Set exercise — Which lines in the material below contain the word "Identity"? Copy each of them.

Information provided —

****************

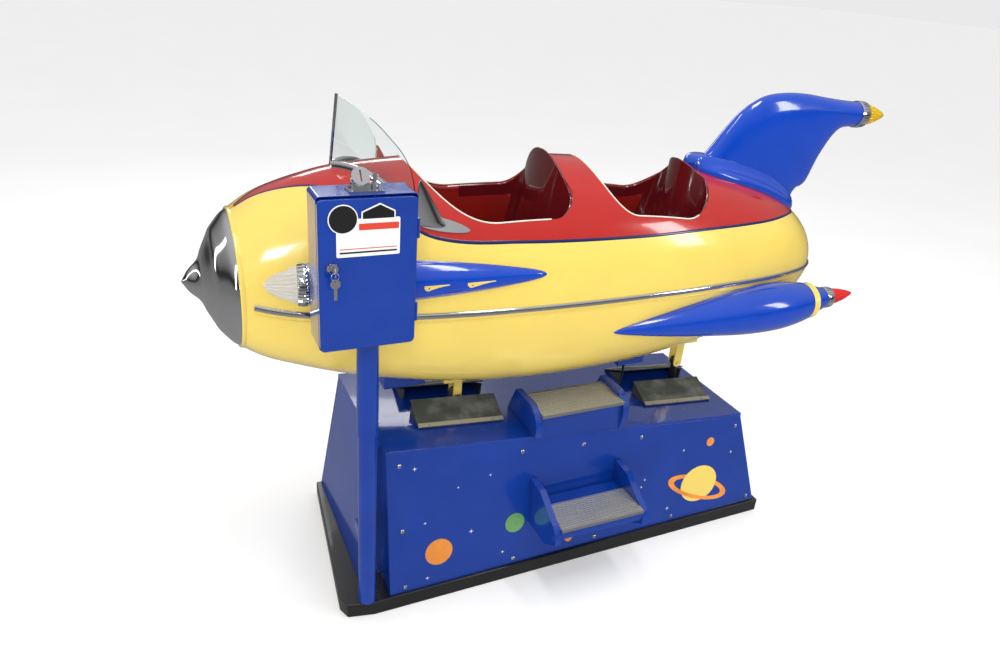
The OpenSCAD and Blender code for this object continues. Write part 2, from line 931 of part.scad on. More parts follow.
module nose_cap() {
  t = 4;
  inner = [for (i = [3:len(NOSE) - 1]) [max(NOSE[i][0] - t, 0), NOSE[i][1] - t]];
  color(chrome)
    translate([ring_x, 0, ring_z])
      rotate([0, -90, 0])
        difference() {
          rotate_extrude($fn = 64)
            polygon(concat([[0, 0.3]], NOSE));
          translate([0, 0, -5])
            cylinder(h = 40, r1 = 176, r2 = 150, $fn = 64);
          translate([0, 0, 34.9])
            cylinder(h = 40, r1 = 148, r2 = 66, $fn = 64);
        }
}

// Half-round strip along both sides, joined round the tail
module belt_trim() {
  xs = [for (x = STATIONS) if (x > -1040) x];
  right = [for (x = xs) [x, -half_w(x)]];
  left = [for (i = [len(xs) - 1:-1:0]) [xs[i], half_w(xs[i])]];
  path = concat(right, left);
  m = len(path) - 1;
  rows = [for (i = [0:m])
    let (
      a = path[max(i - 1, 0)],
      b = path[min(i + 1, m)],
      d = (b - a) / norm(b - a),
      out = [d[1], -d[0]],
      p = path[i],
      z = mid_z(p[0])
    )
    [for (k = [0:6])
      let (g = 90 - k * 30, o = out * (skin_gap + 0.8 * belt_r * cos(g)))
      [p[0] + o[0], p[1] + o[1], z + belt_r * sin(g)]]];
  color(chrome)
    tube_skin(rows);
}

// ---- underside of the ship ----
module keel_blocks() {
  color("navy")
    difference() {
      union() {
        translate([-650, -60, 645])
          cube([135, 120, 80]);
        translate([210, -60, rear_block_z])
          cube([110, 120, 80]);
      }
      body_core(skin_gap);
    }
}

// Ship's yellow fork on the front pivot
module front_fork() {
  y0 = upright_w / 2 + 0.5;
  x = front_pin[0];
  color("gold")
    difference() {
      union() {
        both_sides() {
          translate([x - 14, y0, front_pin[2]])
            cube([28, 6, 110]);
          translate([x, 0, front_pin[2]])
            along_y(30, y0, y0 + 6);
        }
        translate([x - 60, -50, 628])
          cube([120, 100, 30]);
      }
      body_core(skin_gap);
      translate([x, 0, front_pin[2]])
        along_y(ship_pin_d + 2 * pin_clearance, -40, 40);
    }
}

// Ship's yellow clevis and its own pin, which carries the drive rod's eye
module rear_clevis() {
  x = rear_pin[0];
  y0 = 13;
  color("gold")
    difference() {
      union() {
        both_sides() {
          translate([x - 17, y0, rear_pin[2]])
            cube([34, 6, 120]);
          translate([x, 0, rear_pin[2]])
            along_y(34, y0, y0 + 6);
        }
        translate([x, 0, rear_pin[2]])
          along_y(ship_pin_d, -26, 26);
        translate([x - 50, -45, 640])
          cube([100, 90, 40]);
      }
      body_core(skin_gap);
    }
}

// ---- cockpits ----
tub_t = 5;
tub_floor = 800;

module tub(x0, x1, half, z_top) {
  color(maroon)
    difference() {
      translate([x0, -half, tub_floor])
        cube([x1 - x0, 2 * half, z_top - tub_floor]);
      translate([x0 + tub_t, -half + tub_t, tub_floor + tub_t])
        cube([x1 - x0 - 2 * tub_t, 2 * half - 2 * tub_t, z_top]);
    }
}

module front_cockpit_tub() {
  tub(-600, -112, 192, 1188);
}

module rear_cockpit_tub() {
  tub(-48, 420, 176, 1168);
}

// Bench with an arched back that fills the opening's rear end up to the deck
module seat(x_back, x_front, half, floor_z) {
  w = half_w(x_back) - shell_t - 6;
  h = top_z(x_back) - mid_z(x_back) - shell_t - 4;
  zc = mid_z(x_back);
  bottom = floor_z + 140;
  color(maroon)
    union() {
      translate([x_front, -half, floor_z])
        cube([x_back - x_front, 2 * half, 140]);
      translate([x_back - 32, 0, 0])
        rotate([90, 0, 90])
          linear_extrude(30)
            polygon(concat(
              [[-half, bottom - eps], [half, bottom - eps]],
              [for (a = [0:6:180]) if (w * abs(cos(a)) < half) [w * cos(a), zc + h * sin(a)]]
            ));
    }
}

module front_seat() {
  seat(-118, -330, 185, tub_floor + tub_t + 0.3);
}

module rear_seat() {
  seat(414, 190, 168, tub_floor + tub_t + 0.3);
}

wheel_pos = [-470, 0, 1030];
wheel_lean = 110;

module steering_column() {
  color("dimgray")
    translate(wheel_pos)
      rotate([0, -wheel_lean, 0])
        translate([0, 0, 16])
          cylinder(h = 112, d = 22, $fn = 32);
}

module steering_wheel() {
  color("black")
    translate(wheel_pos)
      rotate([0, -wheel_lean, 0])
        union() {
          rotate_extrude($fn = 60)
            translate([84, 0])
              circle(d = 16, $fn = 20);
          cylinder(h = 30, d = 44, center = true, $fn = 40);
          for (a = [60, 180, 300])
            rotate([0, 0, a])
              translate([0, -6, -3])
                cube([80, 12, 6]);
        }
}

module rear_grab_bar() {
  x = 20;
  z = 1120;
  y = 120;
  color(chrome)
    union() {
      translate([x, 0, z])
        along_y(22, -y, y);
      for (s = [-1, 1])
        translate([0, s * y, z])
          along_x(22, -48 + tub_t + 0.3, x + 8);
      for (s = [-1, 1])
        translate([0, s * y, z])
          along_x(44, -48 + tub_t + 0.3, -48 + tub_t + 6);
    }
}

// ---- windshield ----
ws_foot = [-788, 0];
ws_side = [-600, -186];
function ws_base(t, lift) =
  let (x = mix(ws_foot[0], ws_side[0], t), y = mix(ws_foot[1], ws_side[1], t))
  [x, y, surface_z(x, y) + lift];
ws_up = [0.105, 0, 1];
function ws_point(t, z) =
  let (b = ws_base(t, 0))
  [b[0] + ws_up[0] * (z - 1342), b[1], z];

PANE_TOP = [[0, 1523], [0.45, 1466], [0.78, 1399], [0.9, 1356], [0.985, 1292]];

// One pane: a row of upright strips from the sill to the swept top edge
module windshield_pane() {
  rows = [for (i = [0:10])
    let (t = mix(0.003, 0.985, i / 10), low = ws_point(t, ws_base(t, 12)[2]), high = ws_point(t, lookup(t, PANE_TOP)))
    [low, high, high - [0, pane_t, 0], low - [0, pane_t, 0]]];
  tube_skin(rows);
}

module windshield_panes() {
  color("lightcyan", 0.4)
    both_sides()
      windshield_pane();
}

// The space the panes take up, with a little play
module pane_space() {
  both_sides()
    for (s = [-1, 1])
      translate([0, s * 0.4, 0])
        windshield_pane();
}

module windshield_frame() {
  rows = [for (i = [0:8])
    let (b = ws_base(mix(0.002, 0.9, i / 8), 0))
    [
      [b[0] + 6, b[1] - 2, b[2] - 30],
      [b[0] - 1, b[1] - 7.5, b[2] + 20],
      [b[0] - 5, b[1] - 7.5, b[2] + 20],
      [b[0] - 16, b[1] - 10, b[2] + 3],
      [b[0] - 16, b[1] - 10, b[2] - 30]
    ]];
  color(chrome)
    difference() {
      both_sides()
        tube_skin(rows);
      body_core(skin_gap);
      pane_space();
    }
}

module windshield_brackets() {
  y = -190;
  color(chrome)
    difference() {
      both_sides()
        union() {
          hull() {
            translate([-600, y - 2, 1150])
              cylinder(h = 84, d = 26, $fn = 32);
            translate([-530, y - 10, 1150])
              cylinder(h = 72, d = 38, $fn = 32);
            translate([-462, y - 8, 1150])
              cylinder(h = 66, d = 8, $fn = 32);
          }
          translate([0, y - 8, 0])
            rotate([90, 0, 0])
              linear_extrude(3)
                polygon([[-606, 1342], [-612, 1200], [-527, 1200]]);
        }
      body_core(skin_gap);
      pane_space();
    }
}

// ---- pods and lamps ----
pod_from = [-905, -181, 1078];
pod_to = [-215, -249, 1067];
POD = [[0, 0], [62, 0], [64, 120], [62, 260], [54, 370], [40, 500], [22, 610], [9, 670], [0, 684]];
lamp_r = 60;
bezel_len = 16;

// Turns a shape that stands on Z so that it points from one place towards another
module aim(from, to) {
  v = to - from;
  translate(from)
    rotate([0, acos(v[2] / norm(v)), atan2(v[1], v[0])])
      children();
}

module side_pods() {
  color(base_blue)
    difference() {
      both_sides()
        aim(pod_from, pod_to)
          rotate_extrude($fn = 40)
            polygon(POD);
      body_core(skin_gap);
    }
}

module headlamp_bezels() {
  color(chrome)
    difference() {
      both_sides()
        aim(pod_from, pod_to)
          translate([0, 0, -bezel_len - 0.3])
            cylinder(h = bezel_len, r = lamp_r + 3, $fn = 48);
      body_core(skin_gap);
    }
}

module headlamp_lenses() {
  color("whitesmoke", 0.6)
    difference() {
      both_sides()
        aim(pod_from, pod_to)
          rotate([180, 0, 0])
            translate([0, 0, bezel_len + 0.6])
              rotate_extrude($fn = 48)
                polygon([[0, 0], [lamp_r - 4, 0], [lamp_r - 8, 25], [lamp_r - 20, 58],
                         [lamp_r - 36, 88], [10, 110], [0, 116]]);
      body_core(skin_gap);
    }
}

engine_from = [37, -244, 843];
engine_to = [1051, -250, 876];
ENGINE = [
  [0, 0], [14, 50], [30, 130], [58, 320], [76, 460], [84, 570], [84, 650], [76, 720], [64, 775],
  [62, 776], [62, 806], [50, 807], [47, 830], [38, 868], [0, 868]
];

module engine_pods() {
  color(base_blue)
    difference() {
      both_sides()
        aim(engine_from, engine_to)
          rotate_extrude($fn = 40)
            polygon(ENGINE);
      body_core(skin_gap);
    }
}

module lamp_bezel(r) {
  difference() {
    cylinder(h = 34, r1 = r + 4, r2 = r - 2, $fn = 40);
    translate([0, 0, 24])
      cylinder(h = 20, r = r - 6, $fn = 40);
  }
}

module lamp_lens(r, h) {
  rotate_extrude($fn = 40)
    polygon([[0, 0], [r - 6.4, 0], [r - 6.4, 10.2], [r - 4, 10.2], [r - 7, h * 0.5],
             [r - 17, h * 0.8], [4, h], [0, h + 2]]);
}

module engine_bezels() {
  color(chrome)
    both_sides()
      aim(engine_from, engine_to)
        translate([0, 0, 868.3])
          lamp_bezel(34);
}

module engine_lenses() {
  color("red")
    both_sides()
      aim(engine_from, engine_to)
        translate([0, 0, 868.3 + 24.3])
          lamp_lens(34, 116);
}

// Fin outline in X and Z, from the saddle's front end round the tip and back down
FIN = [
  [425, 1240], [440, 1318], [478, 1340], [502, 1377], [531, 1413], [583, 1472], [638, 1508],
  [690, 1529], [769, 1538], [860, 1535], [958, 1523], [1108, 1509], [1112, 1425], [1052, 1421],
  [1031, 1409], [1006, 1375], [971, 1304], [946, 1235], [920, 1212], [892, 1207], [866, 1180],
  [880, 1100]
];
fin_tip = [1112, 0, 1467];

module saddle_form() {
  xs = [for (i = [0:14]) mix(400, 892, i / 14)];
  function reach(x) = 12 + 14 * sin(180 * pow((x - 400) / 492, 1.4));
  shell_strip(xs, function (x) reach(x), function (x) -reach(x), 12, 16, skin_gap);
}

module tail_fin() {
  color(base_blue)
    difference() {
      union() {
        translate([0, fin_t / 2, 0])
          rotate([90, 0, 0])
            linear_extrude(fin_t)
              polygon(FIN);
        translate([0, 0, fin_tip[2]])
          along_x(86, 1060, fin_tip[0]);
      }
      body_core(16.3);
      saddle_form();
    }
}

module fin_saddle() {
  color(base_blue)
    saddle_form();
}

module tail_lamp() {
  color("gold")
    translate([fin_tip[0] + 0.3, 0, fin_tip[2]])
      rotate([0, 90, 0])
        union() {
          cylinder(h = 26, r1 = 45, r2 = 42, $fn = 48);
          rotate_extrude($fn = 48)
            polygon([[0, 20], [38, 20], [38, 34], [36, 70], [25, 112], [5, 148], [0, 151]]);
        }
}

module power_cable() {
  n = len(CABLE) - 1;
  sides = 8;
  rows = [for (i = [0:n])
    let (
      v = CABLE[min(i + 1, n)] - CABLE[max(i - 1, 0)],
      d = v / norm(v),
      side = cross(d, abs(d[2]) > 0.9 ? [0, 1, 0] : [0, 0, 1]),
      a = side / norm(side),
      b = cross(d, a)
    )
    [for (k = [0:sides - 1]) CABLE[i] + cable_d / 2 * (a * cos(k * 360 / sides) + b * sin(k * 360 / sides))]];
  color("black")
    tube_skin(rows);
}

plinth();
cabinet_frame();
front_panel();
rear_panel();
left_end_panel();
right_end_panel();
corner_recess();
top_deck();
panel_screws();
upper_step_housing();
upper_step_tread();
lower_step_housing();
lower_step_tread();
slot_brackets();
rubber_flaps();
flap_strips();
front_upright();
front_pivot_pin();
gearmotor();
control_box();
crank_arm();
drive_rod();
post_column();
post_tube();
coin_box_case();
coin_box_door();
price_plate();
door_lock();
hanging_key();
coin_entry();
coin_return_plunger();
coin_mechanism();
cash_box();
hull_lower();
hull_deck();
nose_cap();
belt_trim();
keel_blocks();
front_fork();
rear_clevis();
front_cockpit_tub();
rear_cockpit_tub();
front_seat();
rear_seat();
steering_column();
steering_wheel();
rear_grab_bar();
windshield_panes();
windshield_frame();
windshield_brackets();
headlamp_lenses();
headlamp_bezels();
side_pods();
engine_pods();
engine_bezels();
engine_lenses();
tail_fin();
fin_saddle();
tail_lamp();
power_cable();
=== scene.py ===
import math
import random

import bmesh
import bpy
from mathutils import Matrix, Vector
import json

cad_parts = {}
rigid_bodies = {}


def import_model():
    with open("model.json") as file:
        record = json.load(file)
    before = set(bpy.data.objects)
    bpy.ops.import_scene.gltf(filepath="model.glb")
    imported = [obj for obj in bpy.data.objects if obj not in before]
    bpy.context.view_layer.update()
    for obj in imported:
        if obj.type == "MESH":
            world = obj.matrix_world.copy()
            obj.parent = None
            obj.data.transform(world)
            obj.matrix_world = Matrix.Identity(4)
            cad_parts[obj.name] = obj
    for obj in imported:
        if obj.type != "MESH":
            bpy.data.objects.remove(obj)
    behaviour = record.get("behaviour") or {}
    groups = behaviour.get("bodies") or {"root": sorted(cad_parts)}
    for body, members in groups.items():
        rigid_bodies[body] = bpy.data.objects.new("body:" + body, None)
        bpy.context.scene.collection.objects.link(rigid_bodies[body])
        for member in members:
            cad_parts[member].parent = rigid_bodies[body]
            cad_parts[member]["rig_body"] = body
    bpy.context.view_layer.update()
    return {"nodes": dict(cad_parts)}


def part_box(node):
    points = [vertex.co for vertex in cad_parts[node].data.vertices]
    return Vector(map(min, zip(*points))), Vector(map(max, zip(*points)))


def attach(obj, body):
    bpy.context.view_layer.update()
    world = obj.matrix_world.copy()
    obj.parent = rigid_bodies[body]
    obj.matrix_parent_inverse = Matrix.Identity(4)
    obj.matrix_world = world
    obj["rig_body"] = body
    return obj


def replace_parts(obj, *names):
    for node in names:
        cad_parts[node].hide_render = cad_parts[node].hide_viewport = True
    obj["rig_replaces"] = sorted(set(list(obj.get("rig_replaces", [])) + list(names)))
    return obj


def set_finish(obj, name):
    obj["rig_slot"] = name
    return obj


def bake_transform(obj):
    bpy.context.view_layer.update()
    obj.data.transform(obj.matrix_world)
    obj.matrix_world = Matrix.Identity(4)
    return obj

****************

Final answer —
            obj.matrix_world = Matrix.Identity(4)
    obj.matrix_parent_inverse = Matrix.Identity(4)
    obj.matrix_world = Matrix.Identity(4)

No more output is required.